HC Deb 22 July 1980 vol 989 cc207-8W
Mr. John Hunt

asked the Secretary of State for Social Services how many individual firms have been invited to complete the questionnaire on the proposals in the Green Paper "Income During Initial Sickness: A New Strategy", Cmnd. 7864; and, of these, how many were small firms with five or fewer employees.

Mr. Prentice

No questionnaires have been sent out by the Department on the Green Paper proposals. I understand that a survey is being conducted by an independent body, the Institute of Manpower Studies, on the initial responses to the proposals of employers who took part in an earlier institute survey, or who have recently changed sick pay schemes. Of the 72 firms approached, 32 have responded; none of these has five or fewer employees. I am most anxious to hear the views of small employers on the proposals and I and officials of the Department have already been in touch with representative organisations.

Mr. Grylls

asked the Secretary of State for Social Services what is his estimate of the staff saving he expects to achieve if the Government proceed with their proposals contained in the Green Paper, "Income During Initial Sickness: A New Strategy", and by how much these staff savings will be affected if all small firms employing up to 20 people are given the option of staying outside the new scheme.

Mr. Prentice

It is estimated that some 5,000 civil service posts would be saved if the proposals in the Green Paper were implemented.

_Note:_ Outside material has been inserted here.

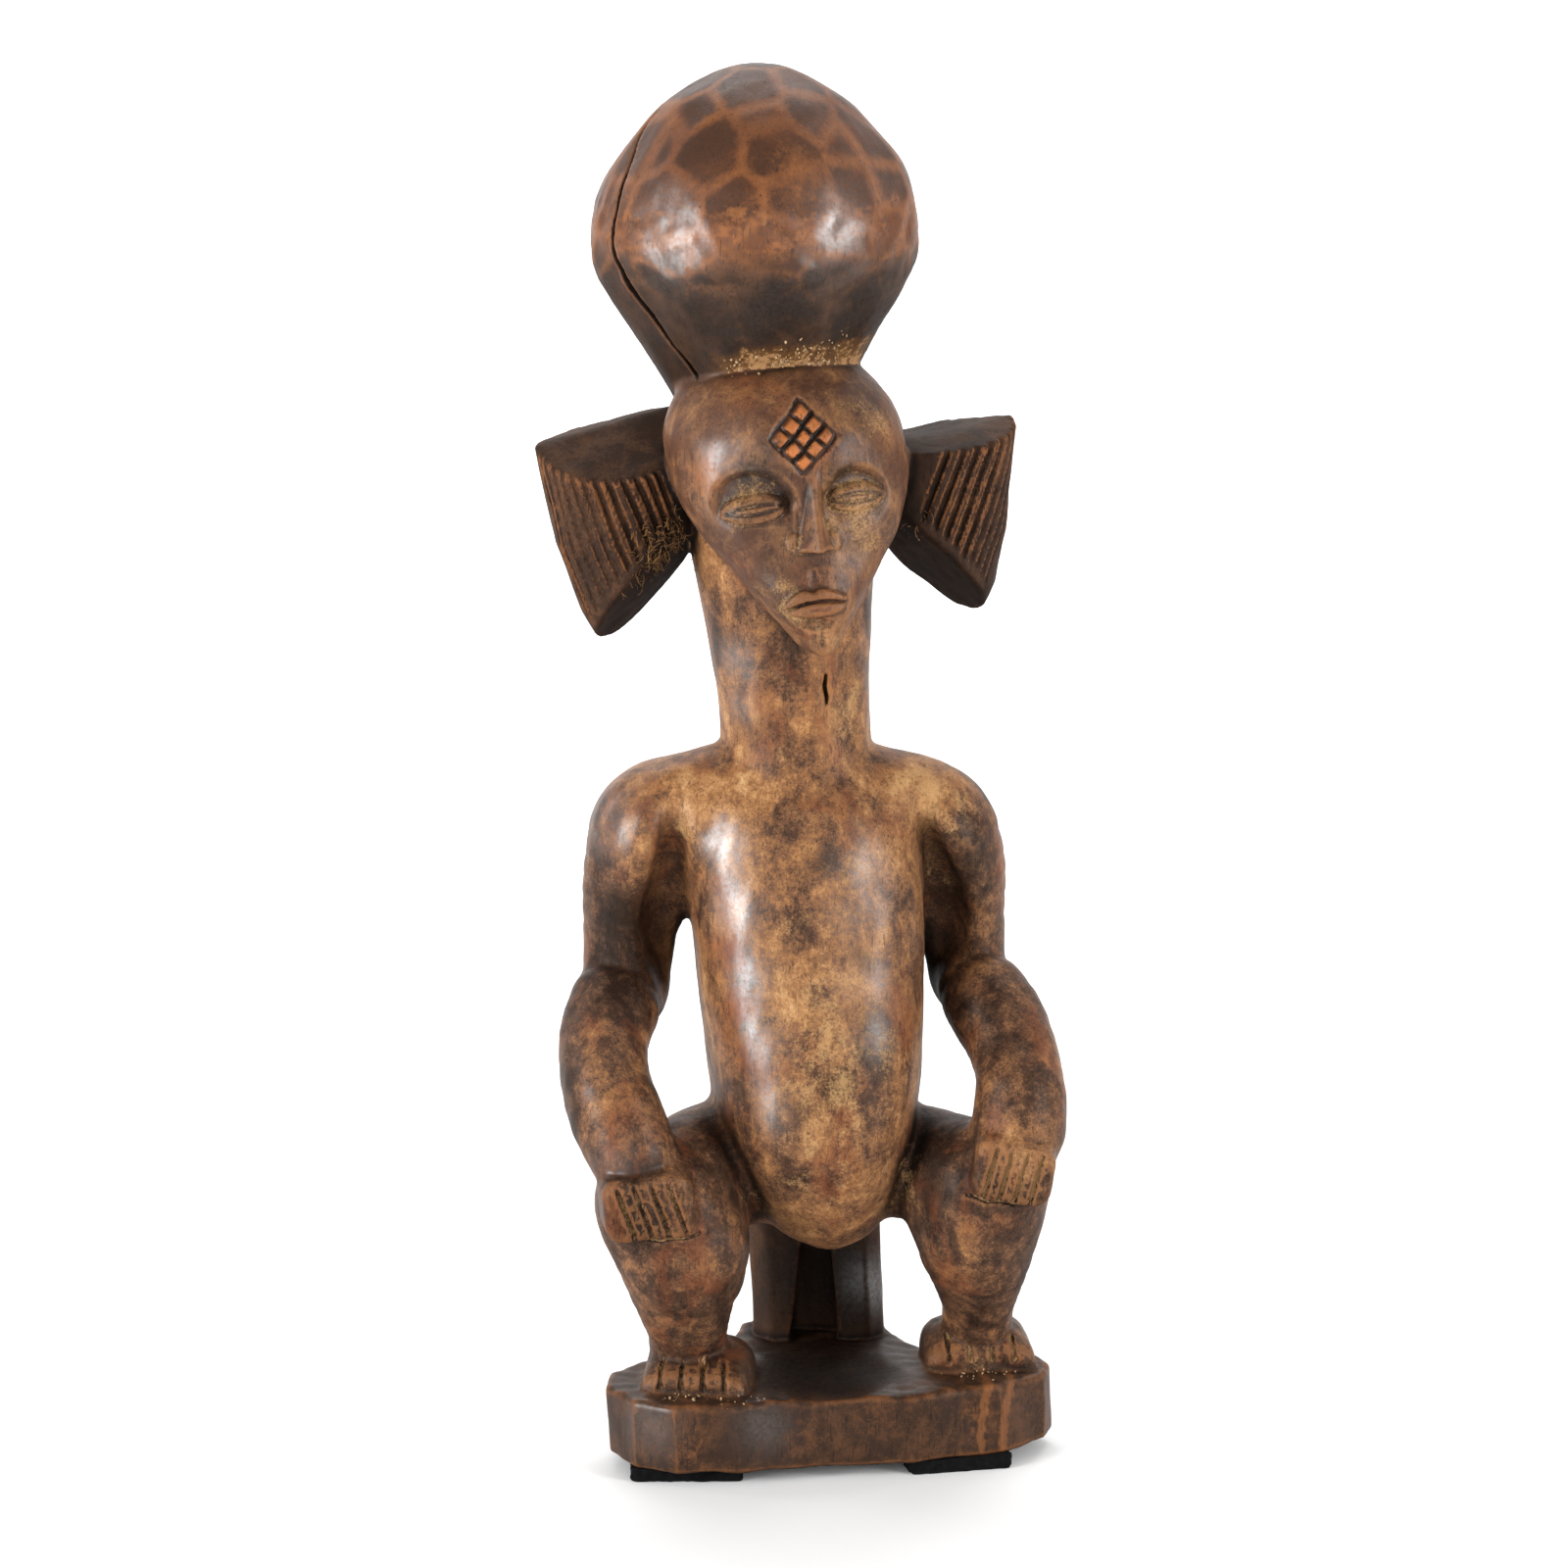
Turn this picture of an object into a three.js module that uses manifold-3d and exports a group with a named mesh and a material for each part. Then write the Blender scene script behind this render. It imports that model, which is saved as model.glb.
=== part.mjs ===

It is not possible to estimate the number of staff required if firms with 20 or less were excluded from the scheme. However, there would inevitably be a sustantial erosion of our planned administrative savings. Furthermore, such an exemption would seriously undermine the scheme's objective of bringing 90 per cent. of all payments during sickness into tax and reduce the planned savings in public expenditure.